What number of lines hold the word "handed"? State that number and nothing besides.

Object data in JSON
-- Start --

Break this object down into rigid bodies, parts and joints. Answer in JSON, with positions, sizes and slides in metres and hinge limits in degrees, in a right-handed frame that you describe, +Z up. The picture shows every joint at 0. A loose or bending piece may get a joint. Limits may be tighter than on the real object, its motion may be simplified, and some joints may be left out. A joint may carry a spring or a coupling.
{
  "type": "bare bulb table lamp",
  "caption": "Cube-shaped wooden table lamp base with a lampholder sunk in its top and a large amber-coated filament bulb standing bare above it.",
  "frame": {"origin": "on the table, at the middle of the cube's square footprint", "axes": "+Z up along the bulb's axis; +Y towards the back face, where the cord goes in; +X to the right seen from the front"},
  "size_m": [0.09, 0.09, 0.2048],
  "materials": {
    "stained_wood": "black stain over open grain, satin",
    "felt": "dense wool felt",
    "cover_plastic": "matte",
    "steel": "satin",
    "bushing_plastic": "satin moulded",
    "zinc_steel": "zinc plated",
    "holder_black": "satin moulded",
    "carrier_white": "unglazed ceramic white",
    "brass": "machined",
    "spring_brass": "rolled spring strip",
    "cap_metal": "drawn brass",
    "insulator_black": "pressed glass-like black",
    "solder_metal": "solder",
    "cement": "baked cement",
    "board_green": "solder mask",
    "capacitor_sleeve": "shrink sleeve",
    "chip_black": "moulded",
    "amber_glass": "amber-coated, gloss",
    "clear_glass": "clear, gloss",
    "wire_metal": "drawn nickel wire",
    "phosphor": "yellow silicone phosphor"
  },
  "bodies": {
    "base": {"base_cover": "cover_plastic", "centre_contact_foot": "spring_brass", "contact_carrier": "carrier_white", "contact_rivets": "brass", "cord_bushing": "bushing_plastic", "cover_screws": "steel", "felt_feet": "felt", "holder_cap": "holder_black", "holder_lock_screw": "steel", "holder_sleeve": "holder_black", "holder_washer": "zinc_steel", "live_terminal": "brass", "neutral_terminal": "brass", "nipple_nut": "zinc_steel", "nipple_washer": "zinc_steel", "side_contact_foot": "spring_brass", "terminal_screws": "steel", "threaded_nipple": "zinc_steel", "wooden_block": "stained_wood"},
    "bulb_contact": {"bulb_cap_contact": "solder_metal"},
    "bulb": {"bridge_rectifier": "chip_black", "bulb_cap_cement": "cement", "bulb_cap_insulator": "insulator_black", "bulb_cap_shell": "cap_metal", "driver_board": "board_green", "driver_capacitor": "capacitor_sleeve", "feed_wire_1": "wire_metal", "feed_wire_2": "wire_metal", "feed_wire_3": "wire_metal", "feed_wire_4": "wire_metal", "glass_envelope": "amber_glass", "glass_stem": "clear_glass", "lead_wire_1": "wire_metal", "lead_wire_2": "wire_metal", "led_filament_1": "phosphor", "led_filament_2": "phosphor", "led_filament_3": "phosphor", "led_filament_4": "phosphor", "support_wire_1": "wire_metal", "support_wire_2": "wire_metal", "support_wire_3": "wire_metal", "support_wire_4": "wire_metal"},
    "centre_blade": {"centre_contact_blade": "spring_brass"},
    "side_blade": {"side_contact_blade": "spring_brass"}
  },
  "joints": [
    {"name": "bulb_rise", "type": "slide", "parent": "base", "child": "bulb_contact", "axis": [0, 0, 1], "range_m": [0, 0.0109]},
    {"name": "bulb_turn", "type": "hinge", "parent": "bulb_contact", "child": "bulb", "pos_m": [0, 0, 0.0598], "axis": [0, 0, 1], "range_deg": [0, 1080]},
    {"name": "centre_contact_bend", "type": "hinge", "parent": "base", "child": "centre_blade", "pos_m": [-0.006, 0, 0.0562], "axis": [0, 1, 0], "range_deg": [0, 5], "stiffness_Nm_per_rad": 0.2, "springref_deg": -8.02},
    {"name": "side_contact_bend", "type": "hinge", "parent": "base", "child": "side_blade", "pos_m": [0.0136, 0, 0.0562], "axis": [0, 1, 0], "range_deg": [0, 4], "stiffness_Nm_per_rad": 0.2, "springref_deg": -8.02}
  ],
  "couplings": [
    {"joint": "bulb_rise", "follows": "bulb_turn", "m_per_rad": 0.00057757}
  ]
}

-- End --
-- Start --

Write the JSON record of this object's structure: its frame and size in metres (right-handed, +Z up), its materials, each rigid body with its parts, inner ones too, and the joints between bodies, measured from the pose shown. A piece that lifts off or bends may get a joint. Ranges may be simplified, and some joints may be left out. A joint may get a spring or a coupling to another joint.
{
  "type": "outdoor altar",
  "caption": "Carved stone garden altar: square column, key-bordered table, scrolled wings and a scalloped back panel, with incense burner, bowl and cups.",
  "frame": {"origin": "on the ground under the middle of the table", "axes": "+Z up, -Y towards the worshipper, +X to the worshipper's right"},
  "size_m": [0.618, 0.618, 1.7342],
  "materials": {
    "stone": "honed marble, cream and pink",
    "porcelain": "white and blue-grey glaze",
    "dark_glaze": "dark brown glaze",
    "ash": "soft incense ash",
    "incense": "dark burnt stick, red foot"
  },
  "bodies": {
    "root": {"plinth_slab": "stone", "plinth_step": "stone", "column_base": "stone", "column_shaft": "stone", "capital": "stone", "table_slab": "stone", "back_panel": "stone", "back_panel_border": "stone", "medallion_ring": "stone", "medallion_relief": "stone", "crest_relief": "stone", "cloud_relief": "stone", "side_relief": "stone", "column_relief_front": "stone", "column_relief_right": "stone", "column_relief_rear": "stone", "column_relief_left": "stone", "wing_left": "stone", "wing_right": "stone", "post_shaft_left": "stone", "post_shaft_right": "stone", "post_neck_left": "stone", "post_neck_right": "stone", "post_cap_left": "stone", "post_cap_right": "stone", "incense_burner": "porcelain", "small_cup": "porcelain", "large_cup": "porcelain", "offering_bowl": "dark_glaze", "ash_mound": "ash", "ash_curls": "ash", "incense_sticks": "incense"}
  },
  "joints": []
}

-- End --

> [RIGHT ANSWER] 2